For a complete list of what we’re reading, head on over to our Pull List page.  Whenever possible, buy your comics from your local mom and pop comic bookstore.  If you want to rock digital copies, head on over to DC’s website and download issues there.  There’s no need to pirate, right?

3 comments on “All-Star Western 7

  1. Oh man, I’ve been spending too much time on Escher Girls too. I am glad that — for the most part — the ladies of the New 52 don’t make many appearances on that page.

    The best part of Escher Girls is whenever they show pages from “how to draw comics” books.
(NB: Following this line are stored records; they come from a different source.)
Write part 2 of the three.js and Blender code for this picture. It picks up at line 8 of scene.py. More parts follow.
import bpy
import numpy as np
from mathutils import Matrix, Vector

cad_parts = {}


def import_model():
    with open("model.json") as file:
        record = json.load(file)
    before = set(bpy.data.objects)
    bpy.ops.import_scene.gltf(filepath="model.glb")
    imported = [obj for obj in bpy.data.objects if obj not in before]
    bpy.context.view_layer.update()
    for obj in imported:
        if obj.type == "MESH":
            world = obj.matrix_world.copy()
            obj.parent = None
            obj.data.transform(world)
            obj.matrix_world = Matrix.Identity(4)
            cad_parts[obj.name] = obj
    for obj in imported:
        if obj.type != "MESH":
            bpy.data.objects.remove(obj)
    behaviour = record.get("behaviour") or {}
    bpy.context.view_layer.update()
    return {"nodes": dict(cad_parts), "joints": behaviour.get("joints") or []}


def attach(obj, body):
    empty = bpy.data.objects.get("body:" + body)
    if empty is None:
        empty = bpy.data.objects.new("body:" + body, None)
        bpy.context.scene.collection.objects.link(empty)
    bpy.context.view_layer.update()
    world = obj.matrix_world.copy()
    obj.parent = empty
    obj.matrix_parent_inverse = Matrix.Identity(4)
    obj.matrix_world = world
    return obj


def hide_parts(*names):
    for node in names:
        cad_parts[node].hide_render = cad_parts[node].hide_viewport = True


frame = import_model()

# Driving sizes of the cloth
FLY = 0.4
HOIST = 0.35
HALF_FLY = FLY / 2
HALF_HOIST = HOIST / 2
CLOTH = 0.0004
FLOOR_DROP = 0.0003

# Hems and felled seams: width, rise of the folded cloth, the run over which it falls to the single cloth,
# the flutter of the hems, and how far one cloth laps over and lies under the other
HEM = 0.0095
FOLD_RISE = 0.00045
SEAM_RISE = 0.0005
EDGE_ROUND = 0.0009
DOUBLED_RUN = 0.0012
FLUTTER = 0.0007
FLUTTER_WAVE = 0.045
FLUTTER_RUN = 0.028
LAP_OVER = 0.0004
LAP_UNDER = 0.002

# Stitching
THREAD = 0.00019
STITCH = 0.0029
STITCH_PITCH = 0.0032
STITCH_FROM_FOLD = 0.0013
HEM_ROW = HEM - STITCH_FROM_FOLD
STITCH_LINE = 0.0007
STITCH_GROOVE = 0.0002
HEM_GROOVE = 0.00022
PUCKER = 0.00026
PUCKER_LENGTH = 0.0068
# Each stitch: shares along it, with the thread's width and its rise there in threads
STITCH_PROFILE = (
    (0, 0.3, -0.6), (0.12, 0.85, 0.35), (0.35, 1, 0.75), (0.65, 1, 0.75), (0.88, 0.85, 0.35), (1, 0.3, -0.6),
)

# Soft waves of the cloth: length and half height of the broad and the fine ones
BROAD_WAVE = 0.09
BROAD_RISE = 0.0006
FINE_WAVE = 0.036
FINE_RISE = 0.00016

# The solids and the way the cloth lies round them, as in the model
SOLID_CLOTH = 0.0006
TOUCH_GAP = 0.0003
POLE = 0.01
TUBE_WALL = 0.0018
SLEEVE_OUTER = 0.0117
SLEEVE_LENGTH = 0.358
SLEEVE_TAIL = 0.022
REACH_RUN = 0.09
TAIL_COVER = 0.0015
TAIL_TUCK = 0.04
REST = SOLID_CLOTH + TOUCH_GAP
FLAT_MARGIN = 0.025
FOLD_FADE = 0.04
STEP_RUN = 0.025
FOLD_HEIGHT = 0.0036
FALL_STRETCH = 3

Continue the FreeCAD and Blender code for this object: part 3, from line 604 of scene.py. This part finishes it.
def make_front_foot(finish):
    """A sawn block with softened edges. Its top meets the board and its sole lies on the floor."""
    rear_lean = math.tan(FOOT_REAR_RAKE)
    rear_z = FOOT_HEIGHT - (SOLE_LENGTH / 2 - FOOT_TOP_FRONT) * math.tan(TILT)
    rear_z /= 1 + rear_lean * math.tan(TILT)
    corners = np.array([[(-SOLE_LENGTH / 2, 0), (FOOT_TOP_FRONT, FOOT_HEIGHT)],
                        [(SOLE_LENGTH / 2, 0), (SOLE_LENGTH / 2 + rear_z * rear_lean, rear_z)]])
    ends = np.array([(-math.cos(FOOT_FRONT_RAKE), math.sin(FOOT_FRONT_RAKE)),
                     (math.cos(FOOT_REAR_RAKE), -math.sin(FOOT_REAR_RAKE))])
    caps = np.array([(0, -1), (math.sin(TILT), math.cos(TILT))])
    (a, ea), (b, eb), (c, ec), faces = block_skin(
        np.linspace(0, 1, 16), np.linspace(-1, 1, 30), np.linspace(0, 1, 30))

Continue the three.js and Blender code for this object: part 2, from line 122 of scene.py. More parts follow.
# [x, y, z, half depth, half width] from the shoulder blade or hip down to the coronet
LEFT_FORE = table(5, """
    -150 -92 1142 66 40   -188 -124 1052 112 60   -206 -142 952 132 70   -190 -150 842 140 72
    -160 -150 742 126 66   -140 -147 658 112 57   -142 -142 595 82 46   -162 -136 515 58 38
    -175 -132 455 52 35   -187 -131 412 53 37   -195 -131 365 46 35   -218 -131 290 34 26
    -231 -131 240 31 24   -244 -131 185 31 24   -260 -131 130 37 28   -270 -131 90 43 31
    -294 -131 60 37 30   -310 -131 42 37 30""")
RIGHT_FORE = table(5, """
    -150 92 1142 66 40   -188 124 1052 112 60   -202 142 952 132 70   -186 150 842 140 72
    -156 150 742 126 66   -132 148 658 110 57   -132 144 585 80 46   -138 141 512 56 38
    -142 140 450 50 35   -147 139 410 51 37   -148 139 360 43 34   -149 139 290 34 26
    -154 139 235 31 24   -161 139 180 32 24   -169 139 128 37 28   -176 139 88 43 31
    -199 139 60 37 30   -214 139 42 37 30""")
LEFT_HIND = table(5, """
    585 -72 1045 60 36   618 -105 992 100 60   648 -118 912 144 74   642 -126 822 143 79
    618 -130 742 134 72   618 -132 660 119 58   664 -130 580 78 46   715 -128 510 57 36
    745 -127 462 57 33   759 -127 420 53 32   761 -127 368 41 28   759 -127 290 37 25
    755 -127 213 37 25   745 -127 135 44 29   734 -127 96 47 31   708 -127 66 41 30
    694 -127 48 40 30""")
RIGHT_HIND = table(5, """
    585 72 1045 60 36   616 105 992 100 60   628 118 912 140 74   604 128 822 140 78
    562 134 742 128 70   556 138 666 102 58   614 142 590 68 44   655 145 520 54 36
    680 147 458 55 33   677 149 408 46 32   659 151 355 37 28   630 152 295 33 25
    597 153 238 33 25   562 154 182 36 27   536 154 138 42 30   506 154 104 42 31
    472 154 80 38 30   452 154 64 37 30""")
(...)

There’s like a single spread that shows the different kinds of male bodies and the different kinds of female bodies and it’s just staggering the difference between the two.

    I’ve fallen behind in my A-SW reading – am I making a mistake? Every time I want to grab issues to catch up, I’m turned off by that slightly larger price tag. Should I over look that (and just SPEND the extra dollar) or is it okay to let it slip away?

    • It’s without a doubt worth the extra buck; it’s a full 20 pager plus a backup — you’ll get your money’s worth. It’s less of a burden if you think of it as buying two comics, one at regular price, and then a small one for a dollar. The backups have been a lot of fun, and a nice contrast to the Hex stories up front.

  2. I would go and spend the extra dollar for a while, at least through Night of Owls. I’ve really enjoyed this book, and I think one of the main reasons is that it is so separated from the rest of the DC Universe. Hex is such a dynamic character that is set far apart as well, which makes him really fun to read.